Emmy was tired of weight and substance. Tired of fear, of anguish, of hunger, of thirst, of despair.

She wanted to feel nothing.

It had taken supreme effort not to press her hand to the woman’s mouth and tell her to shut up about the terrible loss of her mother.

“Where is she?” Emmy had said, and the woman told her how to find the temporary morgue that had been set up near Holborn station for unclaimed dead.

Every step had seemed like the ticking off of the days and weeks and months the war was taking from her. With one word, she allowed her sixteenth and seventeenth years to be swallowed whole by the enemy—taken as swiftly and surely as the war had stolen everything else that was hers. This was all she had been aware of as she strode forward.

She could be a child no longer. Emmy had to be done with immature worries and juvenile hopes.

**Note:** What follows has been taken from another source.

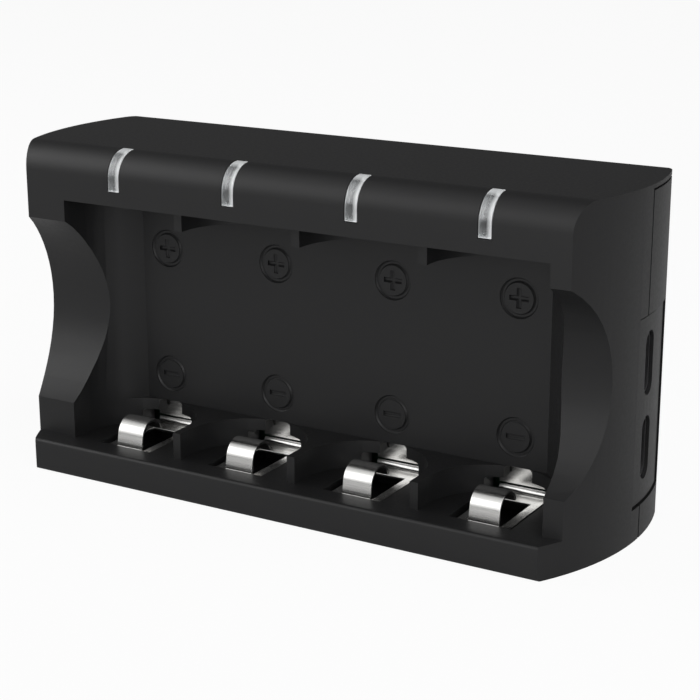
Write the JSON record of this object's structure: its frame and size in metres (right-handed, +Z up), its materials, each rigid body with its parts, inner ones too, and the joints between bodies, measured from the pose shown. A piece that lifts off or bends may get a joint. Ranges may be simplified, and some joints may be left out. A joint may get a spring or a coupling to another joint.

Orphan was a word to describe a child without parents. Emmy was not a child.

She was Julia’s only living hope, and as such, her little sister’s guardian.

Julia was Emmy’s sole concern.

She would tell whatever lies she must to find her sister. Mum would want only one thing from Emmy now. To find Julia.

When Emmy arrived at the temporary morgue, she was eighteen. She felt eighteen. There would be no looking back.

She approached a haggard-looking city official with a clipboard who seemed to be in charge of receiving callers to the morgue. He looked as though he hadn’t slept in days.

“I’ve come about my mother,” Emmy said, surprising herself with how grown-up she sounded. “Her name is Annie Downtree. Anne Louise Downtree. I was told I would find her body here.”

The man looked at his clipboard. “Are you the next of kin?” His voice sounded as tired as his body looked.

“I’m her only kin.”

He looked up to study Emmy’s face, wondering perhaps how old she was. But Emmy knew she no longer looked like a child.